• [RAW DATA]:
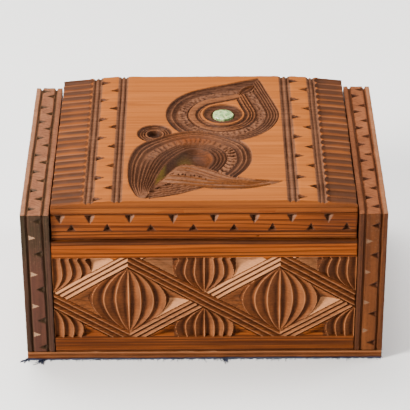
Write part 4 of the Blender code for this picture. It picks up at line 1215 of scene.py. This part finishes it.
class Nodes:
    """Short ways to add and join shader nodes."""

    def __init__(self, name):
        self.material = bpy.data.materials.new(name)
        self.material.use_nodes = True
        self.tree = self.material.node_tree
        self.shader = self.tree.nodes["Principled BSDF"]
        self.place = self.add("ShaderNodeTexCoord").outputs["Object"]

    def add(self, kind, **settings):
        node = self.tree.nodes.new(kind)
        for key, value in settings.items():
            setattr(node, key, value)
        return node

    def link(self, source, target):
        self.tree.links.new(source, target)

    def set(self, node, **values):
        for key, value in values.items():
            socket = node.inputs[key.replace("_", " ")]
            if isinstance(value, bpy.types.NodeSocket):
                self.link(value, socket)
            else:
                socket.default_value = value
        return node

    def noise(self, scale, detail, roughness, distortion=0.0):
        """Noise stretched by a scale in each direction, in cells per metre."""
        mapping = self.add("ShaderNodeMapping")
        self.set(mapping, Vector=self.place, Scale=scale)
        texture = self.add("ShaderNodeTexNoise")
        self.set(
            texture, Vector=mapping.outputs[0], Scale=1.0, Detail=detail, Roughness=roughness,
            Distortion=distortion,
        )
        return texture.outputs["Fac"]

    def growth_rings(self, axis, spacing, bend):
        """How far across its growth ring each place is, 0 to 1, for grain along one axis."""
        split = self.add("ShaderNodeSeparateXYZ")
        self.link(self.place, split.inputs[0])
        first, second = [split.outputs[i] for i in range(3) if i != axis]
        first = self.math("MULTIPLY", first, 0.5 / spacing)
        second = self.math("MULTIPLY", second, 0.87 / spacing)
        return self.math("FRACT", self.math("ADD", self.math("ADD", first, second), bend))

    def ramp(self, factor, *stops):
        node = self.add("ShaderNodeValToRGB")
        elements = node.color_ramp.elements
        while len(elements) < len(stops):
            elements.new(0.5)
        for element, (position, colour) in zip(elements, stops):
            element.position = position
            if isinstance(colour, (int, float)):
                colour = (colour, colour, colour)
            element.color = (*colour, 1)
        self.link(factor, node.inputs[0])
        return node.outputs[0]

    def mix(self, factor, a, b):
        node = self.add("ShaderNodeMix", data_type="RGBA")
        for socket, value in ((node.inputs[0], factor), (node.inputs[6], a), (node.inputs[7], b)):
            if isinstance(value, bpy.types.NodeSocket):
                self.link(value, socket)
            elif isinstance(value, tuple):
                socket.default_value = (*value, 1)
            else:
                socket.default_value = value
        return node.outputs[2]

    def math(self, operation, a, b=0.0, clamp=False):
        node = self.add("ShaderNodeMath", operation=operation, use_clamp=clamp)
        for socket, value in zip(node.inputs, (a, b)):
            if isinstance(value, bpy.types.NodeSocket):
                self.link(value, socket)
            else:
                socket.default_value = value
        return node.outputs[0]

    def attribute(self, name):
        return self.add("ShaderNodeAttribute", attribute_name=name).outputs["Fac"]

    def bump(self, height, strength, distance):
        node = self.add("ShaderNodeBump")
        self.set(node, Height=height, Strength=strength, Distance=distance)
        self.link(node.outputs[0], self.shader.inputs["Normal"])


def grain_scale(axis, along, across):
    return tuple(along if i == axis else across for i in range(3))


def grain_streaks(n, axis, rings, clear):
    """Dark lines of late growth along the grain, 0 to 1."""
    bands = n.noise(grain_scale(axis, 2.0, 210), 2, 0.5, 0.1)
    bend = n.math("MULTIPLY", n.noise(grain_scale(axis, 3.5, 70), 2, 0.5), 6.0)
    growth = n.growth_rings(axis, RING_SPACING, bend)
    late = n.ramp(growth, (0.0, 0.3), (0.08, 0.0), (0.5, 0.15), (0.78, 1.0), (0.93, 1.0), (1.0, 0.3))
    streak = n.math("MULTIPLY", late, n.ramp(bands, (0.38, 1.0), (0.62, 0.3)))
    streak = n.math("MAXIMUM", streak, n.ramp(rings, (0.38, 0.8), (0.46, 0.0)))
    return n.math("MULTIPLY", streak, clear)


def varnished_colour(n, axis, surface, edge, lines, streak, hair):
    """The colour of uncut wood, from the main face's to the fronts' as tone rises."""
    broad = n.noise(grain_scale(axis, 5, 55), 3, 0.55, 0.5)
    tones = []
    for (pale, mid, dark), strength in zip((surface, edge), lines):
        colour = n.ramp(broad, (0.32, pale), (0.52, mid), (0.74, pale))
        colour = n.mix(n.math("MULTIPLY", streak, strength), colour, dark)
        tones.append(n.mix(n.math("MULTIPLY", hair, 0.35 * strength), colour, dark))
    return n.mix(n.attribute("tone"), *tones)


def cut_colour(n, colour, cut_wood, streak, grain):
    """Bare wood with painted highlights, dirt with painted shade, the painted shade of deep cuts and
    residue, laid over a colour in turn.
    """
    pale_wood, dirt_and_shade_pale, dirt_and_shade_dark = cut_wood
    cloudy = n.noise((70, 70, 70), 4, 0.6)
    raw_tone = n.ramp(grain, (0.3, tuple(c * 0.75 for c in pale_wood)), (0.65, pale_wood))
    # The pale wood colour also paints highlights and the dirt colour also paints shade, each as much as
    # its layer says.
    colour = n.mix(n.attribute("raw"), colour, raw_tone)
    dirt_and_shading = n.ramp(grain, (0.3, dirt_and_shade_dark), (0.7, dirt_and_shade_pale))
    clouds = n.math("ADD", n.math("MULTIPLY", cloudy, 0.7), 0.65)
    amount = n.math("MULTIPLY", n.attribute("stain"), clouds, clamp=True)
    colour = n.mix(amount, colour, dirt_and_shading)
    lines_in_stain_and_shade = n.math("MULTIPLY", n.math("MULTIPLY", streak, n.attribute("stain")), 0.5)
    colour = n.mix(lines_in_stain_and_shade, colour, dirt_and_shade_dark)
    # Painted shade, darker the deeper the cut.
    deep = n.ramp(n.math("MULTIPLY", n.attribute("cut"), 0.25), (0.3, 0.0), (1.0, 0.5))
    colour = n.mix(deep, colour, tuple(c * 0.4 for c in dirt_and_shade_dark))
    moss = n.math("MULTIPLY", n.attribute("moss"), n.ramp(cloudy, (0.35, 0.3), (0.6, 1.0)))
    return n.mix(moss, colour, RESIDUE_COLOUR)


def wood(name, axis, surface, edge, cut_wood, lines, rough, gloss):
    """Varnished wood with its grain along one axis.

    surface and edge are pale, middle and dark colours of the main face and of the fronts, and
    cut_wood is bare wood, also used for painted highlights, and pale and dark dirt, also used for
    painted shade. lines is how strong the grain is on both.
    """
    n = Nodes(name)
    rings = n.noise(grain_scale(axis, 2.2, 560), 3, 0.55, 0.2)
    fine = n.noise(grain_scale(axis, 30, 1900), 3, 0.6)
    pores = n.noise(grain_scale(axis, 90, 2600), 2, 0.5)
    clear = n.math("SUBTRACT", 1.0, n.attribute("calm"))
    streak = grain_streaks(n, axis, rings, clear)
    hair = n.math("MULTIPLY", n.ramp(fine, (0.4, 1.0), (0.55, 0.0)), clear)
    grain = n.math("ADD", n.math("MULTIPLY", n.math("SUBTRACT", fine, 0.5), clear), 0.5)
    colour = varnished_colour(n, axis, surface, edge, lines, streak, hair)
    colour = cut_colour(n, colour, cut_wood, streak, grain)
    n.link(colour, n.shader.inputs["Base Color"])
    n.link(n.ramp(pores, (0.3, rough + 0.14), (0.7, rough - 0.04)), n.shader.inputs["Roughness"])
    n.shader.inputs["Specular IOR Level"].default_value = gloss
    height = n.math("ADD", n.math("MULTIPLY", rings, 0.5), n.math("MULTIPLY", fine, 0.5))
    n.bump(height, 0.35, 0.0002)
    return n.material


def felt_material():
    n = Nodes("navy_felt")
    fuzz = n.noise((2500, 2500, 2500), 3, 0.7)
    patch = n.noise((120, 120, 120), 3, 0.6)
    colour = n.ramp(fuzz, (0.3, (0.006, 0.009, 0.024)), (0.7, (0.028, 0.042, 0.11)))
    colour = n.mix(n.ramp(patch, (0.4, 0.0), (0.7, 0.4)), colour, (0.05, 0.055, 0.075))
    n.link(colour, n.shader.inputs["Base Color"])
    n.link(n.ramp(fuzz, (0.2, 0.98), (0.8, 0.88)), n.shader.inputs["Roughness"])
    n.shader.inputs["Sheen Weight"].default_value = 0.15
    n.bump(fuzz, 0.6, 0.0003)
    return n.material


def shell_material():
    n = Nodes("green_shell")
    waves = n.noise((260, 180, 100), 5, 0.62, 1.6)
    veins = n.noise((420, 300, 100), 4, 0.6, 2.2)
    colour = n.ramp(
        waves, (0.3, (0.12, 0.14, 0.03)), (0.43, (0.22, 0.38, 0.14)), (0.55, (0.38, 0.5, 0.2)),
        (0.7, (0.6, 0.48, 0.24)),
    )
    colour = n.mix(n.ramp(veins, (0.38, 0.8), (0.47, 0.0)), colour, (0.07, 0.08, 0.02))
    n.link(colour, n.shader.inputs["Base Color"])
    n.link(n.ramp(waves, (0.3, 0.12), (0.7, 0.26)), n.shader.inputs["Roughness"])
    n.shader.inputs["Coat Weight"].default_value = 0.6
    n.shader.inputs["Coat Roughness"].default_value = 0.08
    n.bump(waves, 0.25, 0.0002)
    return n.material


def floor_material():
    n = Nodes("pale_floor")
    cloud = n.noise((9, 9, 9), 3, 0.5)
    colour = n.ramp(cloud, (0.3, (0.84, 0.838, 0.83)), (0.7, (0.86, 0.858, 0.85)))
    n.link(colour, n.shader.inputs["Base Color"])
    n.link(n.ramp(cloud, (0.3, 0.62), (0.7, 0.7)), n.shader.inputs["Roughness"])
    return n.material


# Floor, light and camera


def build_floor():
    """A plain round floor, wider than any view."""
    build = bmesh.new()
    bmesh.ops.create_circle(build, cap_ends=True, radius=3.5, segments=96)
    floor = add_object("floor", build)
    floor.data.materials.append(floor_material())


def add_light(name, place, size, power, colour=(1, 1, 1)):
    light = bpy.data.lights.new(name, "AREA")
    light.shape = "RECTANGLE"
    light.size, light.size_y = size
    light.energy = power
    light.color = colour
    obj = bpy.data.objects.new(name, light)
    bpy.context.scene.collection.objects.link(obj)
    obj.location = place
    obj.rotation_euler = (Vector(LIGHT_TARGET) - Vector(place)).to_track_quat("-Z", "Y").to_euler()


def light_scene():
    """A soft key from the left, softer light from above and the right, and a pale sky."""
    add_light("key", (-1.16, -0.6, 0.74), (0.3, 0.4), 56, (1.0, 0.97, 0.92))
    add_light("overhead", (-0.3, 0.5, 1.4), (0.8, 0.8), 34, (1.0, 0.985, 0.96))
    add_light("right", (1.1, 0.3, 0.9), (0.6, 0.8), 14, (1.0, 0.98, 0.96))
    world = bpy.data.worlds.new("studio")
    world.use_nodes = True
    tree = world.node_tree
    shade = tree.nodes["Background"]
    place = tree.nodes.new("ShaderNodeTexCoord")
    split = tree.nodes.new("ShaderNodeSeparateXYZ")
    ramp = tree.nodes.new("ShaderNodeValToRGB")
    ramp.color_ramp.elements[0].position = 0.35
    ramp.color_ramp.elements[0].color = (0.26, 0.265, 0.27, 1)
    ramp.color_ramp.elements[1].position = 0.95
    ramp.color_ramp.elements[1].color = (1.0, 1.0, 1.0, 1)
    tree.links.new(place.outputs["Generated"], split.inputs[0])
    tree.links.new(split.outputs["Z"], ramp.inputs[0])
    tree.links.new(ramp.outputs[0], shade.inputs["Color"])
    shade.inputs["Strength"].default_value = 0.9
    bpy.context.scene.world = world


def place_camera():
    """The camera, turned by its pitch, yaw and roll."""
    data = bpy.data.cameras.new("camera")
    data.sensor_width = CAMERA_SENSOR
    data.lens = CAMERA_LENS
    data.clip_start, data.clip_end = 0.05, 20
    camera = bpy.data.objects.new("camera", data)
    bpy.context.scene.collection.objects.link(camera)
    cos_pitch, sin_pitch = math.cos(CAMERA_PITCH), math.sin(CAMERA_PITCH)
    sin_yaw, cos_yaw = math.sin(CAMERA_YAW), math.cos(CAMERA_YAW)
    forward = Vector((sin_yaw * cos_pitch, cos_yaw * cos_pitch, -sin_pitch))
    right = Vector((cos_yaw, -sin_yaw, 0))
    up = right.cross(forward)
    turned_right = math.cos(CAMERA_ROLL) * right + math.sin(CAMERA_ROLL) * up
    turned_up = -math.sin(CAMERA_ROLL) * right + math.cos(CAMERA_ROLL) * up
    turn = Matrix((turned_right, turned_up, -forward)).transposed().to_4x4()
    camera.matrix_world = Matrix.Translation(Vector(CAMERA_PLACE) * MM) @ turn
    bpy.context.scene.camera = camera


def build_scene():
    lid_wood = wood(
        "lid_wood_fine", 0,
        ((0.33, 0.098, 0.018), (0.26, 0.074, 0.013), (0.12, 0.028, 0.005)),
        ((0.265, 0.064, 0.008), (0.175, 0.038, 0.005), (0.034, 0.007, 0.002)),
        ((0.30, 0.152, 0.092), (0.086, 0.033, 0.016), (0.020, 0.0065, 0.0025)),
        (0.35, 0.9), 0.45, 0.05,
    )
    panel_wood = wood(
        "panel_wood_fine", 0,
        ((0.34, 0.082, 0.007), (0.235, 0.05, 0.005), (0.038, 0.008, 0.0015)),
        ((0.34, 0.082, 0.007), (0.235, 0.05, 0.005), (0.038, 0.008, 0.0015)),
        ((0.46, 0.195, 0.082), (0.105, 0.032, 0.010), (0.022, 0.006, 0.002)),
        (0.95, 0.95), 0.45, 0.05,
    )
    left_wood = wood(
        "left_end_wood", 2,
        ((0.225, 0.088, 0.04), (0.17, 0.063, 0.029), (0.055, 0.019, 0.01)),
        ((0.08, 0.028, 0.016), (0.06, 0.022, 0.014), (0.022, 0.009, 0.007)),
        ((0.52, 0.30, 0.17), (0.046, 0.027, 0.012), (0.015, 0.009, 0.004)),
        (0.6, 0.5), 0.5, 0.08,
    )
    right_wood = wood(
        "right_end_wood", 2,
        ((0.22, 0.072, 0.026), (0.16, 0.05, 0.017), (0.05, 0.014, 0.005)),
        ((0.15, 0.044, 0.010), (0.11, 0.031, 0.007), (0.04, 0.011, 0.004)),
        ((0.50, 0.30, 0.17), (0.06, 0.019, 0.008), (0.022, 0.007, 0.003)),
        (0.5, 0.5), 0.48, 0.08,
    )
    build_lid(lid_wood)
    build_panel("front_carving", "front_panel", -1, True, panel_wood)
    build_panel("back_carving", "back_panel", 1, False, panel_wood)
    build_end("left_end_carving", "left_end_board", -1, left_wood)
    build_end("right_end_carving", "right_end_board", 1, right_wood)
    build_base(panel_wood)
    build_felt(felt_material())
    build_shell(shell_material())
    build_floor()
    light_scene()
    place_camera()


build_scene()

• [TASK TO CARRY OUT]: Only the lines from the first line of the material above through the line that contains "ways to add" should be quoted, each one exactly.

• [OUTPUT OF THE TASK]:
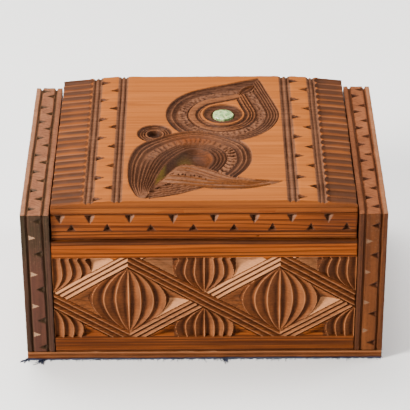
Write part 4 of the Blender code for this picture. It picks up at line 1215 of scene.py. This part finishes it.
class Nodes:
    """Short ways to add and join shader nodes."""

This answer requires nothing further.